* _What you need to do_:
Reproduce the entries exactly.

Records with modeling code
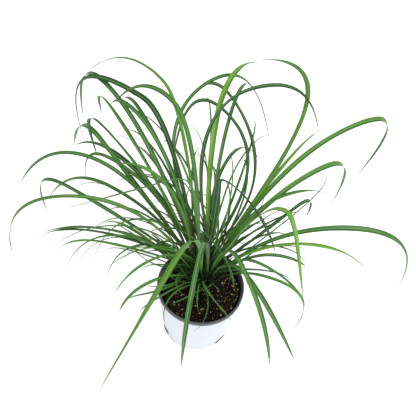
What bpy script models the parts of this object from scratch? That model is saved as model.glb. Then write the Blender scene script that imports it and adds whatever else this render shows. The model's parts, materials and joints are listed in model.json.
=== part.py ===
# A clump of ornamental grass growing in a thin nursery pot.
# Metres, +Z up. The origin is the middle of the pot's flat base, and the front faces -Y.
# The pot is turned, the soil and the crown of the plant are turned solids inside it, and every
# blade is a tapered, keeled strip swept along its own bending path from the crown.

import math

import bpy
from mathutils import Vector
from mathutils.bvhtree import BVHTree

MM = 0.001

# Pot, millimetres.
RIM_RADIUS = 65.0
BASE_RADIUS = 52.8
POT_HEIGHT = 111.5
WALL = 1.2
FLOOR = 2.0
LIP_HEIGHT = 7.0
LIP_STEP = 1.6
LIP_WIDTH = 3.6
EDGE = 0.4
ROUNDING = 1.0
INNER_ROUNDING = 1.5
FOOT_HEIGHT = 3.0
WAIST_STEP = 1.0
WAIST_DROP = 4.0
TURN_STEPS = 48
DRAIN_COUNT = 6
DRAIN_RADIUS = 4.5
DRAIN_CIRCLE = 36.0
DRAIN_SIDES = 12

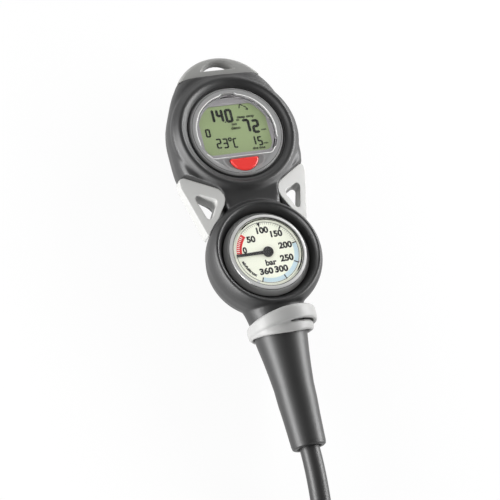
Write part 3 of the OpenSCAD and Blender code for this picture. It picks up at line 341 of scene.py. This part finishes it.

* _Result for this exercise_:
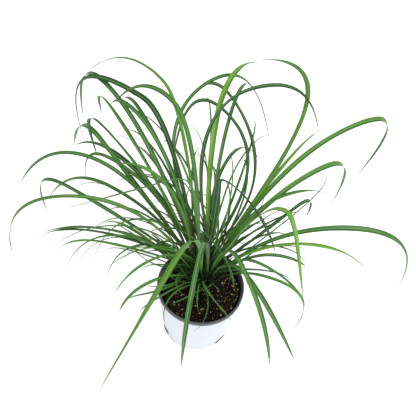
What bpy script models the parts of this object from scratch? That model is saved as model.glb. Then write the Blender scene script that imports it and adds whatever else this render shows. The model's parts, materials and joints are listed in model.json.
=== part.py ===
# A clump of ornamental grass growing in a thin nursery pot.
# Metres, +Z up. The origin is the middle of the pot's flat base, and the front faces -Y.
# The pot is turned, the soil and the crown of the plant are turned solids inside it, and every
# blade is a tapered, keeled strip swept along its own bending path from the crown.

import math

import bpy
from mathutils import Vector
from mathutils.bvhtree import BVHTree

MM = 0.001

# Pot, millimetres.
RIM_RADIUS = 65.0
BASE_RADIUS = 52.8
POT_HEIGHT = 111.5
WALL = 1.2
FLOOR = 2.0
LIP_HEIGHT = 7.0
LIP_STEP = 1.6
LIP_WIDTH = 3.6
EDGE = 0.4
ROUNDING = 1.0
INNER_ROUNDING = 1.5
FOOT_HEIGHT = 3.0
WAIST_STEP = 1.0
WAIST_DROP = 4.0
TURN_STEPS = 48
DRAIN_COUNT = 6
DRAIN_RADIUS = 4.5
DRAIN_CIRCLE = 36.0
DRAIN_SIDES = 12

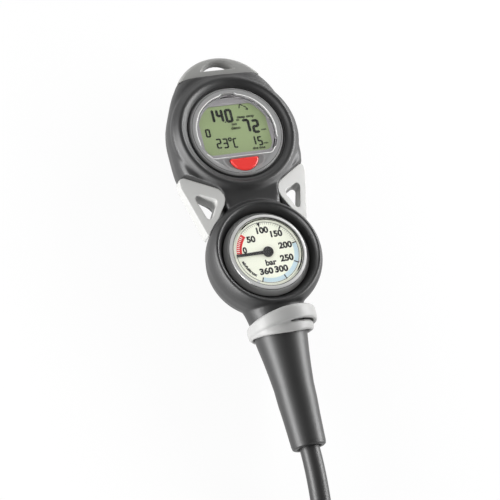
Write part 3 of the OpenSCAD and Blender code for this picture. It picks up at line 341 of scene.py. This part finishes it.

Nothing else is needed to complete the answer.